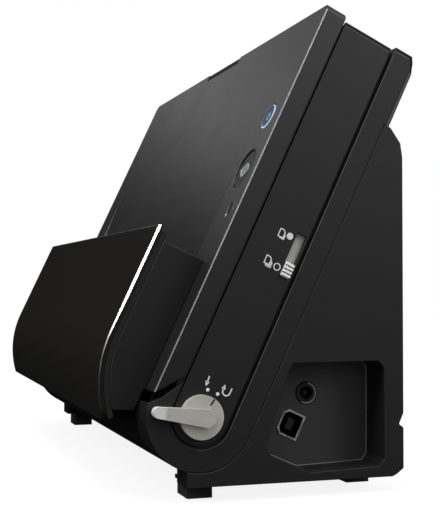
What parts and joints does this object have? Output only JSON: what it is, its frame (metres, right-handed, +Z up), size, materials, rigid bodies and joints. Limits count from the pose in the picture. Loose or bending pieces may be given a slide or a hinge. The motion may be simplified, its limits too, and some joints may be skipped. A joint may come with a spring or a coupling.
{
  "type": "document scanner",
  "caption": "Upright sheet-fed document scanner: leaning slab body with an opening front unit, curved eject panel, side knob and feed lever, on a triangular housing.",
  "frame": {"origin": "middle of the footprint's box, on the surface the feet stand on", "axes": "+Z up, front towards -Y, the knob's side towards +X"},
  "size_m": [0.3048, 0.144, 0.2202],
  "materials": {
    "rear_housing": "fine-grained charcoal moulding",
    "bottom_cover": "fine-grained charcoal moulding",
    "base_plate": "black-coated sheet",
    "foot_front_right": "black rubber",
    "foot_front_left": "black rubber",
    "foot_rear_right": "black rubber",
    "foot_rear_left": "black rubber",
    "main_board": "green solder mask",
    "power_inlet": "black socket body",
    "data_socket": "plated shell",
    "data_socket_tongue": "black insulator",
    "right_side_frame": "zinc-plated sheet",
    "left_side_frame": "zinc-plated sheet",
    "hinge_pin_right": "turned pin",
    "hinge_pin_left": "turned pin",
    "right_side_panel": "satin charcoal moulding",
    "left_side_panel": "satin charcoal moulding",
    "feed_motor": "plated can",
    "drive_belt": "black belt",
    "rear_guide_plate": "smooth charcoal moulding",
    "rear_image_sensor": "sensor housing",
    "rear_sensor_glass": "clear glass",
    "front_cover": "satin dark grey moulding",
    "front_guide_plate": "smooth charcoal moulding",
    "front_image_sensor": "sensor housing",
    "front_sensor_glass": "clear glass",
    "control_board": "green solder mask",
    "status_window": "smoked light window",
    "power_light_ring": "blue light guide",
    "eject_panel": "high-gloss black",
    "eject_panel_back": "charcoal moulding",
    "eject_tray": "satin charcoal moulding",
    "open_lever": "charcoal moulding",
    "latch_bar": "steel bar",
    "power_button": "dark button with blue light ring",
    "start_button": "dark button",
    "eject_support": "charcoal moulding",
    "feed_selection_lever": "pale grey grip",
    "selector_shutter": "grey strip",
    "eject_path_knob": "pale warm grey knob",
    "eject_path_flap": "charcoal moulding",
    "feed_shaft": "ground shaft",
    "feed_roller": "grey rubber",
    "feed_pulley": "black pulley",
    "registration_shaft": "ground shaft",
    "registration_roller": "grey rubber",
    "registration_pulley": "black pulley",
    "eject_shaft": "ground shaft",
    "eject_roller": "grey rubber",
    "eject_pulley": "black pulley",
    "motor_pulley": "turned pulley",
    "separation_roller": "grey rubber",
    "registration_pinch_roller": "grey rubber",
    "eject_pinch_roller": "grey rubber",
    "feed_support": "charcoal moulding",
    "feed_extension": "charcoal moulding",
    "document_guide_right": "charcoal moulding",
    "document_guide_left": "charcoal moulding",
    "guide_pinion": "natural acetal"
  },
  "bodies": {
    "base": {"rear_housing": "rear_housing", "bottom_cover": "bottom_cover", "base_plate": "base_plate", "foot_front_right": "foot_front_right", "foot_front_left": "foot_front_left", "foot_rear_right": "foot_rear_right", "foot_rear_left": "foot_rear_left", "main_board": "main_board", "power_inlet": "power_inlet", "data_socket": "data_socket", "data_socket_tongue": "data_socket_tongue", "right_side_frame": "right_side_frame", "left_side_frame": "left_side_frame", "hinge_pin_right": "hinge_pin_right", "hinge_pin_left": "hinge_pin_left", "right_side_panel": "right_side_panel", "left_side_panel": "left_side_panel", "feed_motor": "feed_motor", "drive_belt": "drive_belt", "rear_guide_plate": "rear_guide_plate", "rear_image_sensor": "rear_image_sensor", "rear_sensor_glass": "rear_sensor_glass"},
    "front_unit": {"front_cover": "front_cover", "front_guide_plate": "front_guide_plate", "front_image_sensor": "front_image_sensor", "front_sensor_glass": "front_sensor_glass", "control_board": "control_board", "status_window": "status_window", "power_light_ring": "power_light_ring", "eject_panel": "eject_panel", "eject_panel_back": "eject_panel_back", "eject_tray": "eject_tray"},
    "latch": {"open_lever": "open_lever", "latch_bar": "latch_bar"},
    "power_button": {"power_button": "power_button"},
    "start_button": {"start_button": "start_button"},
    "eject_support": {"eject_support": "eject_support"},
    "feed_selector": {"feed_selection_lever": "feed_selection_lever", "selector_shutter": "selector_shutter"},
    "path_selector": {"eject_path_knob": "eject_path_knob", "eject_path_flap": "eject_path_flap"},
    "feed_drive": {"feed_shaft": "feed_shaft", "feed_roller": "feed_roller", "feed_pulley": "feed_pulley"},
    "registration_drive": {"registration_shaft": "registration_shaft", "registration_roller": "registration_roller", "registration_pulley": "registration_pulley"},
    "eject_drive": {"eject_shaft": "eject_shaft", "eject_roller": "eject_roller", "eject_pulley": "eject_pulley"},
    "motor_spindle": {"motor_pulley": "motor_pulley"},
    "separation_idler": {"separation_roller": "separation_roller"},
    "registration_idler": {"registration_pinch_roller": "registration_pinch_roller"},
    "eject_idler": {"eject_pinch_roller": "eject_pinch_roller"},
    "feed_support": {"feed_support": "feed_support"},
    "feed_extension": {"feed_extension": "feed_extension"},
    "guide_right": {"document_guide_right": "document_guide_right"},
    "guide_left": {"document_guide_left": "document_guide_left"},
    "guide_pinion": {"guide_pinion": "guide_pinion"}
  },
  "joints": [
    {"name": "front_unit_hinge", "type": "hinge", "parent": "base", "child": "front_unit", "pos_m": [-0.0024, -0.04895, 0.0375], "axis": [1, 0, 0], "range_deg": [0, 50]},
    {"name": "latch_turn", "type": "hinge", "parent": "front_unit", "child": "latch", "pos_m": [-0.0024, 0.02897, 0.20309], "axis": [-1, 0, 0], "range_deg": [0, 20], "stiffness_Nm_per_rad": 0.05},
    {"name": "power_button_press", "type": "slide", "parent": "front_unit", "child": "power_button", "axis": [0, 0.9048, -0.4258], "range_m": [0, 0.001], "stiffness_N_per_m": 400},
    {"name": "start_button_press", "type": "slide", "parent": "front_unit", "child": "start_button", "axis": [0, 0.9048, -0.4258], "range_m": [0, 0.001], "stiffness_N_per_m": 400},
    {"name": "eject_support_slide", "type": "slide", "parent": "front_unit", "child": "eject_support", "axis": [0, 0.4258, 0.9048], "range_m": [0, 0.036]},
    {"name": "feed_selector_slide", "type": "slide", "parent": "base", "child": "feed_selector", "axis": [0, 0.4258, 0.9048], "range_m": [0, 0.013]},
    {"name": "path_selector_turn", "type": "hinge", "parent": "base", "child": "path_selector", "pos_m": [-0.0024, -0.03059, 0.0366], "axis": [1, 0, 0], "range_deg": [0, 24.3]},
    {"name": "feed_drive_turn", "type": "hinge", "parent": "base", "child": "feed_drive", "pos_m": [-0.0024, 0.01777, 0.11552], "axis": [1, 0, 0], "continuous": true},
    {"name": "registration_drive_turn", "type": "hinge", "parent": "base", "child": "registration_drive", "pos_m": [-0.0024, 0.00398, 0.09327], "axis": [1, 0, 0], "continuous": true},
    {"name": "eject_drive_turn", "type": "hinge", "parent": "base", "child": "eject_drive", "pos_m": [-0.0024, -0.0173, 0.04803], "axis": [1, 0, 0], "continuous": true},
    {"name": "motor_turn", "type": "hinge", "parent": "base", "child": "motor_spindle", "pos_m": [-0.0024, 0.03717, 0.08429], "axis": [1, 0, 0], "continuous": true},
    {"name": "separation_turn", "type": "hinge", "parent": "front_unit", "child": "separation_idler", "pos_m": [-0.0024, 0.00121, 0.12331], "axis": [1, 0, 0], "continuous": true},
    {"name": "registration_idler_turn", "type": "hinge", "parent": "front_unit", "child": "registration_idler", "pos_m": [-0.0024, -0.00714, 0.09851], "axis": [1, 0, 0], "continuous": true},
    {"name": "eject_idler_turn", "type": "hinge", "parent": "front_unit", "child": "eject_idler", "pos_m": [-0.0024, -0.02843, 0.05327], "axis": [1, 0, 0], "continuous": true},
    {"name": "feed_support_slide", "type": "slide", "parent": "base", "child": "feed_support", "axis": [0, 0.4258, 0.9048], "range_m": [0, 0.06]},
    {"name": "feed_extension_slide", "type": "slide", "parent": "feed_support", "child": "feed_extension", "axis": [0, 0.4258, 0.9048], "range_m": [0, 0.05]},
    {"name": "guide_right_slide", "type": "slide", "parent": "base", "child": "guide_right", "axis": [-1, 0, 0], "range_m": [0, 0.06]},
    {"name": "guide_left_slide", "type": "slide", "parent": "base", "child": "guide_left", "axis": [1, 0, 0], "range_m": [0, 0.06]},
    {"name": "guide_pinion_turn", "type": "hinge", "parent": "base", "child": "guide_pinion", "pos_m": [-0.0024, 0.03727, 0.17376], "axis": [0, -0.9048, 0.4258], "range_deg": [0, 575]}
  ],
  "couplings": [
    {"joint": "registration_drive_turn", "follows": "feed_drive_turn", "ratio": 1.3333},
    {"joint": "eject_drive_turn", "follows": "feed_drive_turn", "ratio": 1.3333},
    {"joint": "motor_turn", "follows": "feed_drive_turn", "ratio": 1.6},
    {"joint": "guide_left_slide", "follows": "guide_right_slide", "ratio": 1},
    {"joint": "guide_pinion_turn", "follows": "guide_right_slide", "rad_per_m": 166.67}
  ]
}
--
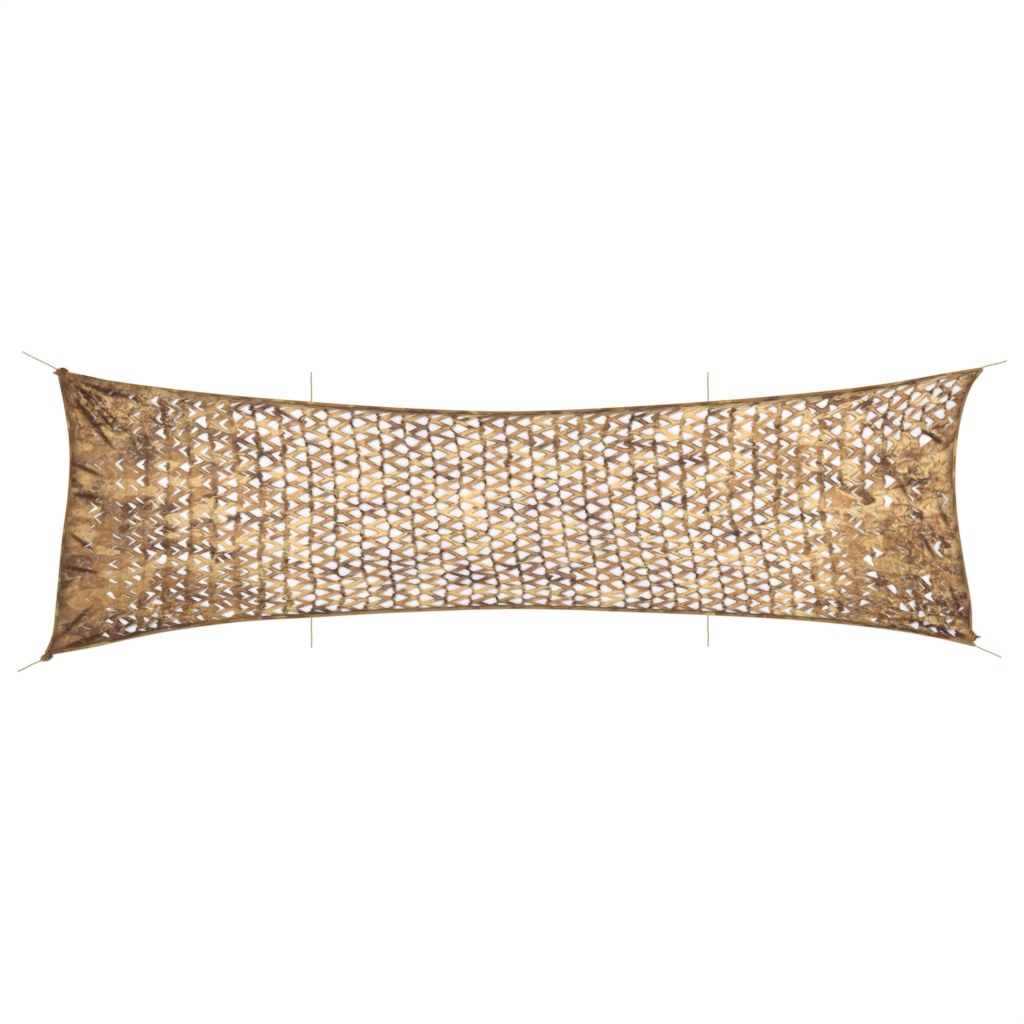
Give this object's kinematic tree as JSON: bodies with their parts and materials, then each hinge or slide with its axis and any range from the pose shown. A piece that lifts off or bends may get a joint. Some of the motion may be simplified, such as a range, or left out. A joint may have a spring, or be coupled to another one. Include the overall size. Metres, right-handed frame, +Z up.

**Exercise requirements**
Check each line above for the word "from" and say how many have it, with nothing else.

**Task response**
2